这个话题本应该万分尴尬,但姐弟俩说了不止一次两次了,文慧什么都看在眼里,弟弟刚毕业那几年,每一次见面总能见他身上什么地方青青紫紫的,那时候宋仕章看他的眼神都不太对。她知道人不能忘本,可也是真怕文秀要搭进去一辈子,幸好这两年宋仕章的劲头过去了。她乐观得想,再过两年,他应该就会放手文秀了,到时候文秀有个自己的小家,他们姐弟一样是把宋仕章供着当菩萨的,这倒真是一辈子的事情。

晚宴席间宋仕章询问了文慧夫妻俩的工作情况,文慧的丈夫给副市长开车,当初是宋仕章介绍的工作,干了这些年,有些倦了,便想辞职了夫妻俩做点小生意,又想不到什么好的点子。

文秀一言不发的吃饭,他饿惨了,吃得特别带劲,弄得文慧心疼得直说:“慢点慢点,小心噎着。
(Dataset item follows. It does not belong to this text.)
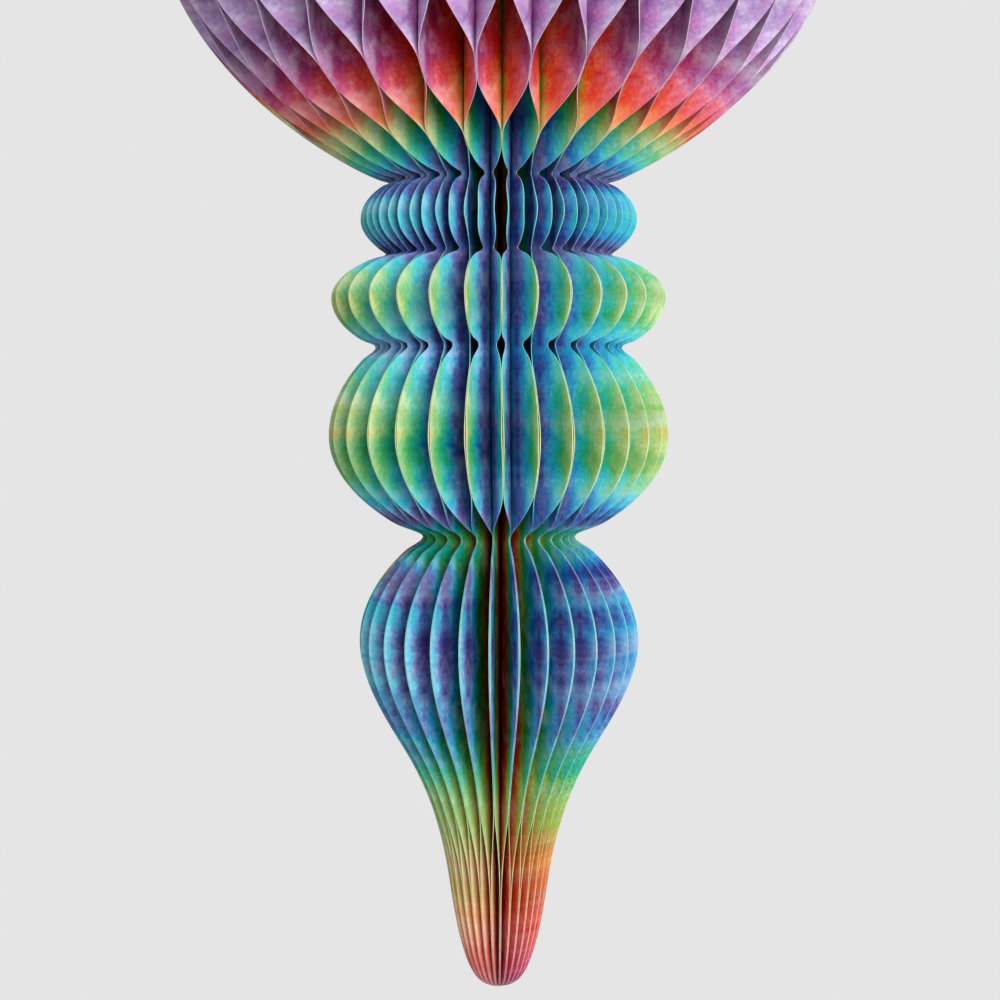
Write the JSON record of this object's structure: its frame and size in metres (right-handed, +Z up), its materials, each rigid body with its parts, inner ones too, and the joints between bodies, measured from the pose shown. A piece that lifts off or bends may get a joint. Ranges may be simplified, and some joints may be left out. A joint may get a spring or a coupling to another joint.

”

吃了两大碗,还要去添,让宋仕章压住了。

文秀一张油嘴还在吧唧嚼,嘟囔说:“没饱。”

“你坐着,等胃反应过来了,就能饱了。”

文秀只好眯着眼睛坐着看别人吃。他有浅表胃炎,主要是生活饮食不规律造成的,他经常是饿的时间长,吃东西快,常常他那个胃还没反应过来呢,就已经被塞得膨胀了。工作忙起来熬夜,他还好喝咖啡浓茶提神,空腹的海灌,生生把胃折腾坏了。
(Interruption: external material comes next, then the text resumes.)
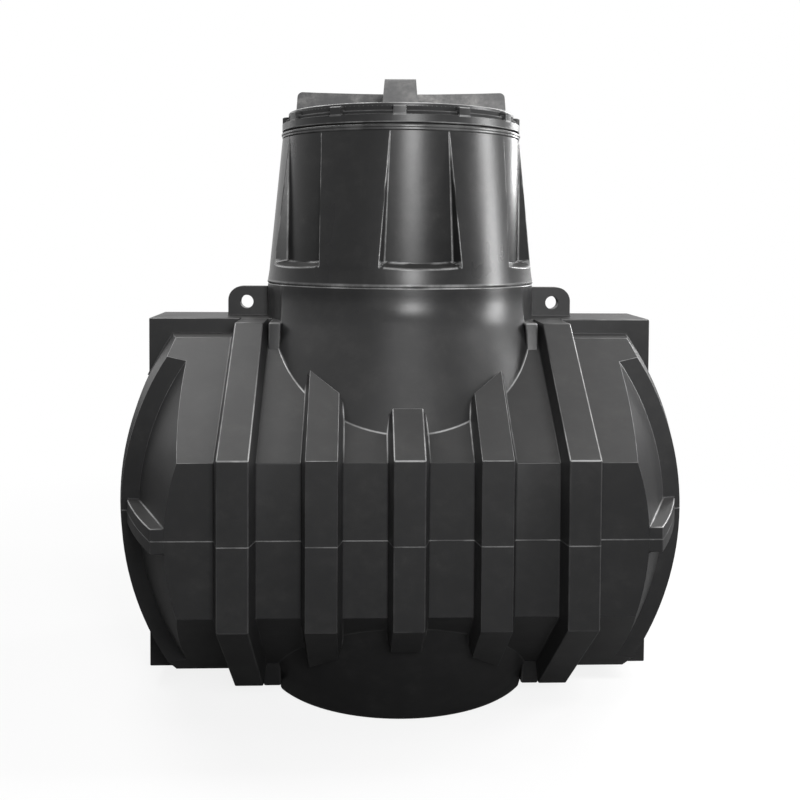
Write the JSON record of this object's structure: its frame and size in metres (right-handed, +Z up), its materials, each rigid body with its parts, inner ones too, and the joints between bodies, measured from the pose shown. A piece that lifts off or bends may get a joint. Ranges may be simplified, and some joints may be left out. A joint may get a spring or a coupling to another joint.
{
  "type": "underground holding tank",
  "caption": "Ribbed hollow plastic holding tank for burial, with a sump foot, a pocketed extension neck, lifting lugs and a lift-off lid with a cross handle.",
  "frame": {"origin": "centre of the sump's flat foot, on the floor", "axes": "+Z up through the neck, X along the tank's length (its box rib), -Y the side seen in the picture"},
  "size_m": [1.48, 1.258, 1.586],
  "materials": {
    "tank_plastic": "black moulded polyethylene with a satin skin",
    "neck_plastic": "black moulded polyethylene with a satin skin",
    "lid_plastic": "black injection-moulded plastic, slightly glossier than the tank",
    "seal_rubber": "black rubber lid seal"
  },
  "bodies": {
    "tank": {"box_rib_bottom_left": "tank_plastic", "box_rib_bottom_right": "tank_plastic", "box_rib_top_left": "tank_plastic", "box_rib_top_right": "tank_plastic", "end_lower_left": "tank_plastic", "end_lower_right": "tank_plastic", "end_upper_left": "tank_plastic", "end_upper_right": "tank_plastic", "equator_lug_back_left": "tank_plastic", "equator_lug_back_right": "tank_plastic", "equator_lug_front_left": "tank_plastic", "equator_lug_front_right": "tank_plastic", "hoop_rib_back_1": "tank_plastic", "hoop_rib_back_2": "tank_plastic", "hoop_rib_back_3": "tank_plastic", "hoop_rib_back_4": "tank_plastic", "hoop_rib_back_5": "tank_plastic", "hoop_rib_front_1": "tank_plastic", "hoop_rib_front_2": "tank_plastic", "hoop_rib_front_3": "tank_plastic", "hoop_rib_front_4": "tank_plastic", "hoop_rib_front_5": "tank_plastic", "lid_seal": "seal_rubber", "lifting_lug_left": "tank_plastic", "lifting_lug_right": "tank_plastic", "neck_bell": "tank_plastic", "neck_foot": "neck_plastic", "neck_lip": "neck_plastic", "neck_wall": "neck_plastic", "skin_back_1": "tank_plastic", "skin_back_2": "tank_plastic", "skin_back_3": "tank_plastic", "skin_back_4": "tank_plastic", "skin_front_1": "tank_plastic", "skin_front_2": "tank_plastic", "skin_front_3": "tank_plastic", "skin_front_4": "tank_plastic", "sump_floor": "tank_plastic", "sump_wall": "tank_plastic"},
    "lid": {"lid_cross": "lid_plastic", "lid_plate": "lid_plastic", "lid_rim": "lid_plastic", "lid_spigot": "lid_plastic"}
  },
  "joints": [
    {"name": "lid_lift", "type": "slide", "parent": "tank", "child": "lid", "axis": [0, 0, 1], "range_m": [0, 0.12]}
  ]
}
从文慧那儿出来,依旧是司机开车,文秀皱着眉头揉胃不做声,宋仕章也不说他什么。回到半个月不曾踏入的住处,房子收拾的干干净净,干净到文秀自己都满意了,同事推荐的钟点工工作态度很好么。

他给宋仕章放洗澡水,开了水笼头,自己去找胃药吃。

宋仕章在后花园逗文秀养的两只草龟,是文秀大学毕业那年同学送的,命都挺硬,一直活到现在。等他把乌龟逗到怎么都不肯把首尾四肢伸出龟壳了,他才理会文秀催促他洗澡的叫声。
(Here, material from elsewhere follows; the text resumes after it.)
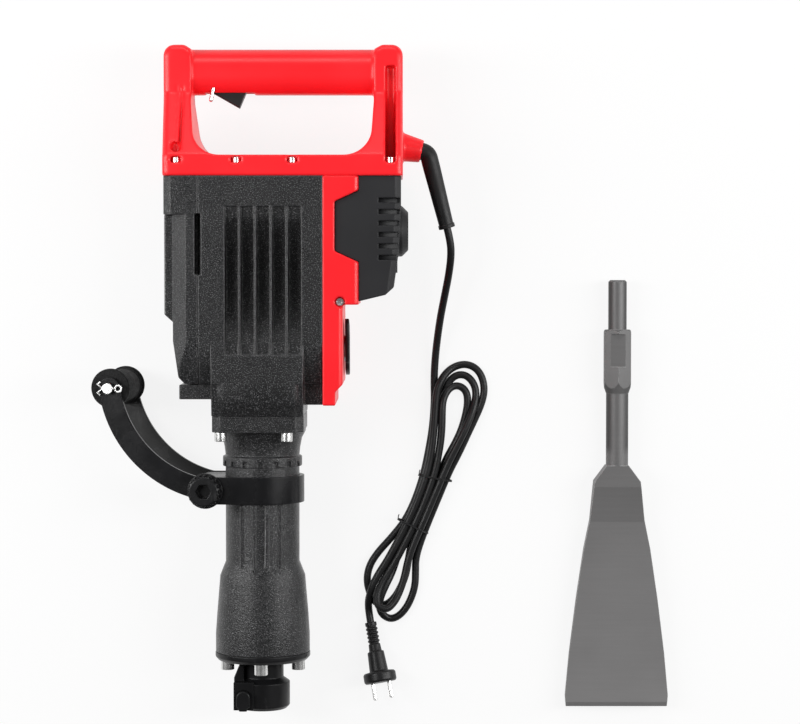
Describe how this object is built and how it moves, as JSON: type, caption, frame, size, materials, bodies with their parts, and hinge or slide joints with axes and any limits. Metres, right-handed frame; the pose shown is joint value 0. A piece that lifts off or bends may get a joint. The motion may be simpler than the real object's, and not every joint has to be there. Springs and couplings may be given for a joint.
{
  "type": "electric jackhammer",
  "caption": "Electric jackhammer: crank-driven hammer train in a cast case, hex tool holder with cross retainer, loop top handle, swivelling side handle, mains lead and a flat chisel.",
  "frame": {"origin": "on the flat back of the gear case, where the barrel axis and the crank axis cross in projection", "axes": "+Y along the barrel axis from the tool holder to the top handle, +X towards the motor and its cord, +Z out of the front of the case; the tool lies on its back"},
  "size_m": [0.6451, 0.7435, 0.14],
  "materials": {
    "black_cast": "satin",
    "black_steel": "satin",
    "black_handle_steel": "satin",
    "red_plastic": "gloss",
    "dark_plastic": "matte",
    "trigger_plastic": "satin",
    "insulation": "matte",
    "bright_screw": "polished",
    "tool_steel": "satin",
    "machined_steel": "satin",
    "laminated_steel": "satin",
    "bearing_steel": "polished",
    "fan_plastic": "matte",
    "commutator_copper": "satin",
    "black_rubber": "matte",
    "grip_foam": "matte",
    "seal_rubber": "satin",
    "cord_black": "satin",
    "window_glass": "polished"
  },
  "bodies": {
    "housing": {"barrel": "black_cast", "barrel_bolts": "bright_screw", "brush_holders": "insulation", "buffer_ring": "seal_rubber", "cord_guard": "black_rubber", "cord_hank": "cord_black", "cord_lead": "cord_black", "cord_tail": "cord_black", "cord_ties": "black_rubber", "cover_screws": "bright_screw", "crank_bearings": "bearing_steel", "cylinder_liner": "machined_steel", "flange_bolts": "bright_screw", "front_flange": "black_steel", "gear_case": "black_cast", "gear_cover": "black_cast", "handle_screws": "bright_screw", "housing_screw": "bright_screw", "layshaft_bearings": "bearing_steel", "motor_bearings": "bearing_steel", "motor_cap": "dark_plastic", "motor_housing": "red_plastic", "oil_window": "window_glass", "plug_body": "cord_black", "plug_pins": "bright_screw", "stator": "laminated_steel", "switch_body": "dark_plastic", "tool_holder": "black_steel", "top_handle": "red_plastic", "trigger_pin": "machined_steel", "window_ring": "bright_screw"},
    "armature": {"armature_shaft": "machined_steel", "armature_core": "laminated_steel", "commutator": "commutator_copper", "cooling_fan": "fan_plastic"},
    "layshaft": {"reduction_gear": "machined_steel"},
    "crank": {"crankshaft": "machined_steel", "crank_gear": "machined_steel"},
    "piston": {"piston": "machined_steel", "piston_seal": "seal_rubber", "wrist_pin": "machined_steel"},
    "rod": {"connecting_rod": "machined_steel", "crank_pin": "machined_steel"},
    "striker": {"striker": "machined_steel"},
    "impact_bolt": {"impact_bolt": "machined_steel"},
    "tool_retainer": {"tool_retainer": "black_steel"},
    "side_handle": {"side_handle_strap": "black_handle_steel", "clamp_saddle": "black_cast", "clamp_nut": "black_steel", "grip_pin": "bright_screw", "cotter_pin": "bright_screw"},
    "clamp_bolt": {"clamp_bolt": "black_steel"},
    "side_grip": {"side_grip": "grip_foam"},
    "trigger": {"trigger": "trigger_plastic"},
    "lock_pin": {"lock_pin": "bright_screw"},
    "chisel": {"flat_chisel": "tool_steel"}
  },
  "joints": [
    {"name": "armature_spin", "type": "hinge", "parent": "housing", "child": "armature", "pos_m": [0, 0.105, 0.07], "axis": [1, 0, 0], "continuous": true},
    {"name": "layshaft_spin", "type": "hinge", "parent": "housing", "child": "layshaft", "pos_m": [0, 0.0592, 0.04995], "axis": [1, 0, 0], "continuous": true},
    {"name": "crank_spin", "type": "hinge", "parent": "housing", "child": "crank", "pos_m": [0, 0, 0.07], "axis": [1, 0, 0], "continuous": true},
    {"name": "piston_slide", "type": "slide", "parent": "housing", "child": "piston", "axis": [0, -1, 0], "range_m": [0, 0.04]},
    {"name": "rod_swing", "type": "hinge", "parent": "piston", "child": "rod", "pos_m": [0, -0.058, 0.07], "axis": [1, 0, 0], "range_deg": [-14.8, 14.8]},
    {"name": "striker_slide", "type": "slide", "parent": "housing", "child": "striker", "axis": [0, -1, 0], "range_m": [-0.034, 0]},
    {"name": "impact_bolt_slide", "type": "slide", "parent": "housing", "child": "impact_bolt", "axis": [0, -1, 0], "range_m": [0, 0.008]},
    {"name": "retainer_turn", "type": "hinge", "parent": "housing", "child": "tool_retainer", "pos_m": [-0.02, -0.404, 0.07], "axis": [0, 0, 1], "range_deg": [0, 180]},
    {"name": "side_handle_swivel", "type": "hinge", "parent": "housing", "child": "side_handle", "pos_m": [0, -0.175, 0.07], "axis": [0, 1, 0], "range_deg": [-120, 160]},
    {"name": "clamp_bolt_turn", "type": "hinge", "parent": "side_handle", "child": "clamp_bolt", "pos_m": [-0.05569, -0.175, 0.06415], "axis": [-0.1045, 0, 0.9945], "continuous": true},
    {"name": "side_grip_spin", "type": "hinge", "parent": "side_handle", "child": "side_grip", "pos_m": [-0.16211, -0.063, 0.05296], "axis": [-0.1045, 0, 0.9945], "continuous": true},
    {"name": "trigger_squeeze", "type": "hinge", "parent": "housing", "child": "trigger", "pos_m": [-0.052, 0.268, 0.07], "axis": [0, 0, 1], "range_deg": [0, 12], "stiffness_Nm_per_rad": 0.8, "springref_deg": -11.46},
    {"name": "lock_pin_push", "type": "slide", "parent": "housing", "child": "lock_pin", "axis": [0.2079, 0.9781, 0], "range_m": [0, 0.004], "stiffness_N_per_m": 600, "springref_m": -0.004},
    {"name": "chisel_lift", "type": "slide", "parent": "housing", "child": "chisel", "axis": [0, 0, 1], "range_m": [0, 0.3]}
  ],
  "couplings": [
    {"joint": "layshaft_spin", "follows": "armature_spin", "ratio": -0.25},
    {"joint": "crank_spin", "follows": "armature_spin", "ratio": 0.097222}
  ]
}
文秀心疼他的俩小草,等那恶棍进去了,才小心翼翼的捧着龟壳一个一口的亲,顺便切了一大块儿里脊肉丢进龟池里。

宋仕章的手机丢在茶几上,响了几次,顽固的不肯停下来了,文秀被吵得不能看书,一看来电是宋仕章的一个亲信,拿了手机去敲浴室的门:“卫宁的电话。”

“你接吧。”宋仕章在里边懒洋洋的应。

文秀就站在浴室门口接了起来,那头一听他的声音,不正经的笑:“文医生啊,我宋哥呢?”

“他在洗澡。”

宋仕章在里头喊:“问他什么事儿!”

“你有什么事儿?”

“没什么事儿,就是跟他说一声,事儿成了。”

文秀知道那肯定不是什么好事儿,可他根本不想知道,便说:“我会转告。”

宋仕章洗完了澡,躺床上接受按摩服务,问卫宁的电话,文秀说,他说事儿成了。

宋仕章诡异的笑了一声,不满的说:“用点儿力啊,挠痒痒呢。”

这电话里说的是为了一个十六七岁的雏儿,家里人把他卖进天唱,台前老板卫宁一看就知道合宋仕章的胃口,便想讨好上司,不料那孩子性格刚烈说什么都不从,宋仕章见了一回,拍着胸口笑说喔唷,我哪里敢碰他,贞节烈妇啊这是。

卫宁知道宋仕章这是扫了兴了,宋仕章其实是个暴脾气,却又内敛,因此他有时笑起来更加怕人。

卫宁是花了好大的力气才把那孩子降服了,这不立刻就来通报,没想到文秀接了电话。

宋仕章跟文秀的关系说不清道不明,文秀跟在他身边时间最长,宋仕章迷恋他的时候,都摆出一副浪子回头的姿态来了,吓得几个熟识故交都以为他这是要从良。可什么感情都经不起时间的拖沓,十几年了,总是要腻的,只是他没有腻之前,所有人还是得尊敬着点儿文秀,毕竟他跟宋仕章其他床伴儿不一样。

文秀不敢使劲儿按摩的原因是怕宋仕章起兴,这人精力旺盛,要是真来了兴致,一晚上不带消停。他已经过了而立之年,腰身不像少年时那样软韧,晚饭前车里的那一次就足够他酸疼一两天了。

宋仕章被伺候的很舒服,四十出头的他有着一副精壮的身躯,得益于平日的锻炼和保养,宋仕章的身手了得,全是年纪小时实战出来的,那会儿他是附近几条街区有名的小霸王。

他翻了个身,赤身裸体的靠着床头看着文秀穿着宽松家居服的纯良模样不动声色。

文秀拿薄被搭在他腰腹间,自己打了个哈欠,却突然被摘了眼镜扔一边儿,脑袋压着往宋仕章的下身去。

文秀暗暗叫苦,才过了半个月的清闲日子,不是这一晚上都要补起吧。他忍不住抗拒,嘴唇摩擦龟头,不肯开口含住。注意力全在前头呢,冷不防宋仕章的手指猛地插入了后穴,他疼得一个激灵,使劲想挣脱,却被翻身压在了下面。

宋仕章是有意逗他的,他知道不管他做什么,文秀都会顺从接受,只因为那些年的资助,文家这对姐弟一看就是傻死了的那种类型。宋仕章的心情有些矛盾,他又想这个人能换换花样顶撞自己,又想看他乖乖的被操得哭泣求饶甚至是失神尖叫的模样,睡了他这些年,自然是不新鲜了,卫宁他们都知道他喜欢嫩芽儿,上了十八岁的他都兴趣不大了,可只文秀这一个,他暂时还没有要撒手的念头。